Devido às dificuldades de avançar com os processos na Nigéria, as pessoas e as comunidades afetadas pelas operações da Shell estão a levar os casos para os Países Baixos e para o Reino Unido, onde a empresa está sediada. Este passo poderá abrir precedentes para que, no futuro, as multinacionais poluidoras sejam responsabilizadas.

Kiobel: Em março, um tribunal de Haia vai ouvir os testemunhos de quatro mulheres que acusam a Shell de cumplicidade na detenção, prisão e execução dos seus maridos, às mãos de militares nigerianos, em 1995. As viúvas reivindicam compensações e um pedido de desculpas público da empresa. As execuções foram o culminar de uma campanha brutal dos militares da Nigéria para silenciar protestos contra a poluição da Shell.

Four Farmers Cases: Em maio, é esperada a audiência final de um processo movido contra a Shell por quatro agricultores nigerianos e pela organização Friends of the Earth, em 2008. Em causa está uma compensação da Royal Dutch Shell (RDS) e da sua subsidiária nigeriana Shell Petroleum Development Company (SPDC), pelos alegados danos em reservas de peixes e terrenos agrícolas, causados ​​por derrames de petróleo. Este é o primeiro caso de uma empresa dos Países Baixos acusada num tribunal nacional pelas operações de uma subsidiária no exterior.

Okpabi: Em junho, um tribunal superior britânico vai apreciar um recurso contra a RDS e a SPDC movido pelas comunidades Ogale e Bille do Delta do Níger. Ambas alegam que, durante vários anos, sofreram as consequências da poluição sistemática e contínua das operações da Shell. Este caso é ilustrativo da forma como a estrutura da Shell protege-se, com a empresa a alegar que “a RDS não é responsável pelas ações da sua subsidiária, apesar de possuir 100 por cento da SPDC e receber os lucros que obtém”, nota Mark Dummett.

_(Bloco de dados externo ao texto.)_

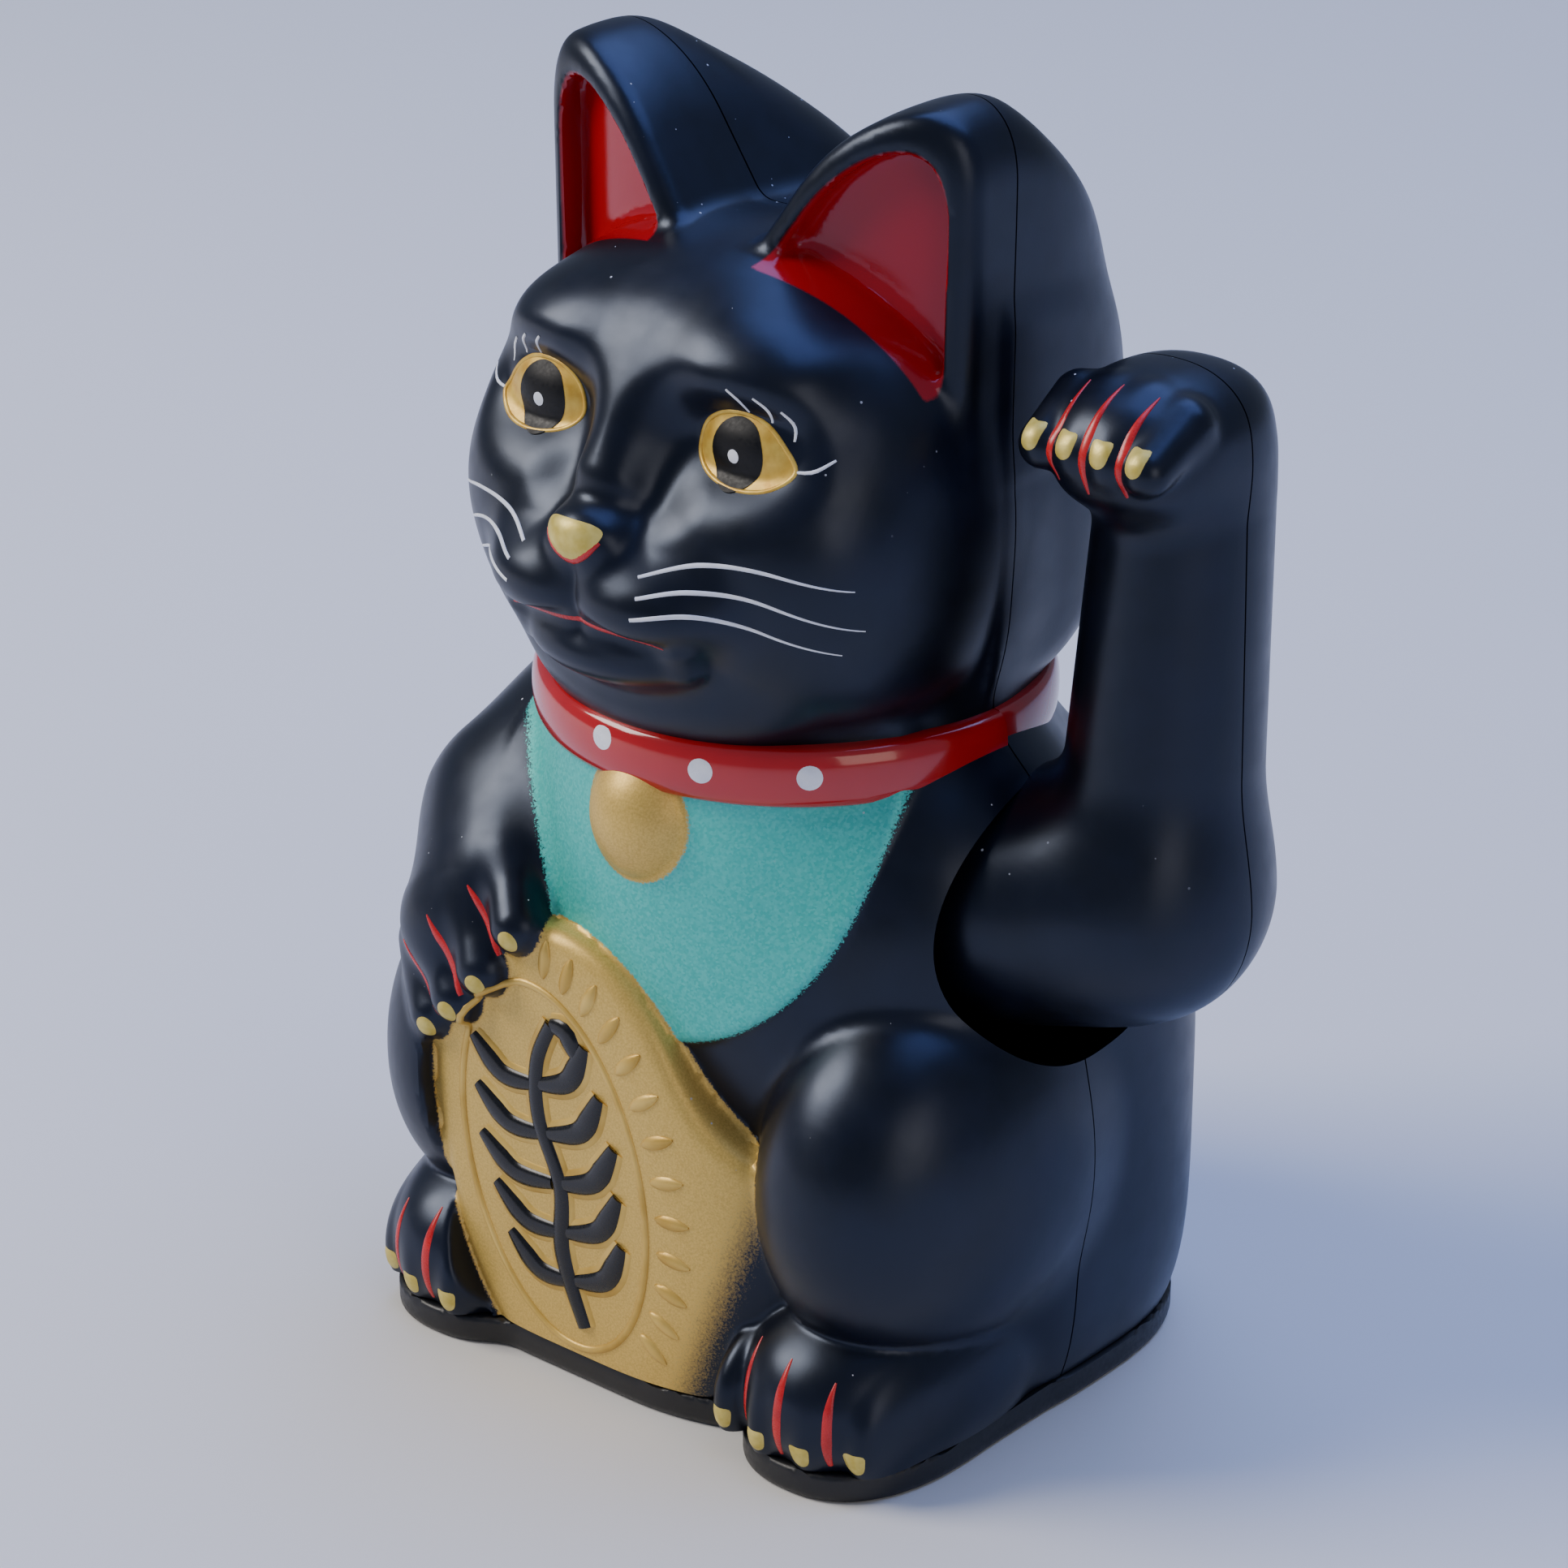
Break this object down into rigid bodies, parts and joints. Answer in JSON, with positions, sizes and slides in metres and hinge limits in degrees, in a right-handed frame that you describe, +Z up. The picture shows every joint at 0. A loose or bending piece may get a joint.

Bodo: Em 2008, ocorreram dois grandes derrames de petróleo, causados ​​por oleodutos da Shell com fraca manutenção, num curso de água próximo da comunidade Bodo. Nos dois casos, o combustível foi derramado durante cinco semanas. A Shell, que estabeleceu um acordo com a comunidade em 2014, ainda não limpou as águas de Bodo. Se a poluição não for eliminada até em meados deste ano, o caso será remetido ao Supremo Tribunal do Reino Unido.

Caso “OPL 245”: Procuradores em Itália estão a acusar a Shell e a multinacional italiana de petróleo Eni pelo alegado envolvimento num esquema de suborno no valor de 1,3 mil milhões de dólares norte-americanos, ligado à transferência de uma licença de petróleo na Nigéria. Se forem considerados culpados, os arguidos podem ser condenados a penas de prisão.